When I was a new runner, one thing I noticed about the running community was that we speak freely about our successes, but we like to hide our failures. And while I’ll always celebrate successes, it can be hard as a new runner who’s struggling to finish a 5k to hear or read about someone’s marathon PR. So, in the spirit of celebrating the failures that get us to the finish line, See Fleck Run was born.
Why did you decide that you would add those great stick figure drawings into your posts?
I want people to see themselves in my stories, and I knew that if I used real-life photos, they’d only see me. I also have a very real fear of Internet copyright laws. So cartoons were the natural solution.
Any words (of advice, wisdom, inspiration, humor or anything else) for my readers?

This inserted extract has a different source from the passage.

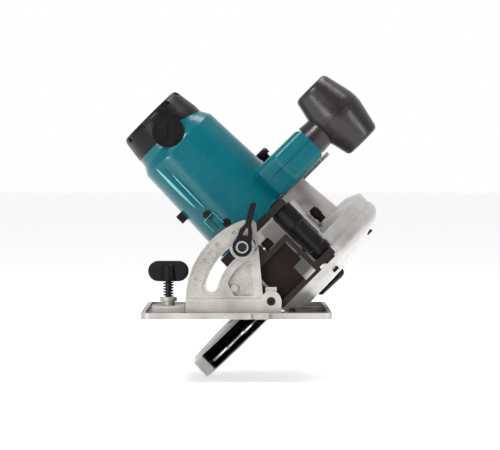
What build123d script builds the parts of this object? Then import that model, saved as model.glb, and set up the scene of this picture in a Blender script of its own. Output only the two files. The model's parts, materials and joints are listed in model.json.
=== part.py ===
"""Portable circular saw, 235 mm class, stored with its blade tilted to 45 degrees.

Row frame: +Z up, sole of the base plate at Z = 0, -Y is the cutting direction, the motor is on the -X side.
Everything that tilts is drawn upright in a "saw frame" whose origin lies on the bevel axis (x sideways, positive
away from the motor; y as the row frame; z up along the blade), and TILT carries it to its stored place.
The saw body, with all that swings or turns on it, is drawn in a "body frame", the saw frame moved by BODY_X, BODY_Z.
"""

from build123d import *
import math
import os

# Stored pose
BEVEL = 45.0
PIVOT_X, PIVOT_Z = 34.5, 17.5
TILT = Pos(PIVOT_X, 0, PIVOT_Z) * Rot(0, BEVEL, 0)
BODY_X, BODY_Z = 4.5, -2.9
BODY = TILT * Pos(BODY_X, 0, BODY_Z)

# Base plate
BASE_W, BASE_L = 190.0, 330.0
BASE_T, LIP_H, LIP_W = 3.2, 6.3, 4.0
SLOT_X0, SLOT_X1, SLOT_Y0, SLOT_Y1 = -5.0, 49.5, -117.0, 139.0
GUIDE_X, GUIDE_Y, GUIDE_W = -68.0, -124.5, 22.0
BAR_Z0, BAR_Z1 = BASE_T, 8.6
BRIDGE_TOP, GUIDE_BOSS_TOP = 13.0, 21.0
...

Running hurts. It makes you stink. It will destroy your feet, and (possibly) give you tendonitis. But running will teach you discipline. It will boost your confidence. It will make you healthier, and maybe even happier. So, my advice to your readers is, put away your heels and lace up your runners. You won’t regret it.*
*Okay, you might regret it. But at least you’ll be able to say you tried.
The artwork was lovingly stolen (with permission) from See Fleck Run.
To my readers, have you guys ever binge-blogged? I mean, except for my blog, I know you guys binge-blogged my blog. 😉
You are too kind. 🙂 Thank you for interviewing me!
My pleasure! I hope I can drive some traffic over your way.
Pingback: Saying thank you! | See Fleck Run
What a fun interview! Her blog is totally my sense of humor. 😀
Fleck is super sweet. I’m always excited to read her posts.
Miss See Fleck Run! I always look for to reading her adventures! Can she give writing lessons too?
Fleck! You have a request from one of your ardent fans.
Was one of the early followers of Fleck, her humour really jumps out, but also her honesty. Always appreciate and respect bloggers that share the failures, as well as the victories. It really is something I can really identify with.
You did a great interview. 🙂
Thanks! Those qualities you mentioned are what made me fall in love with her blog.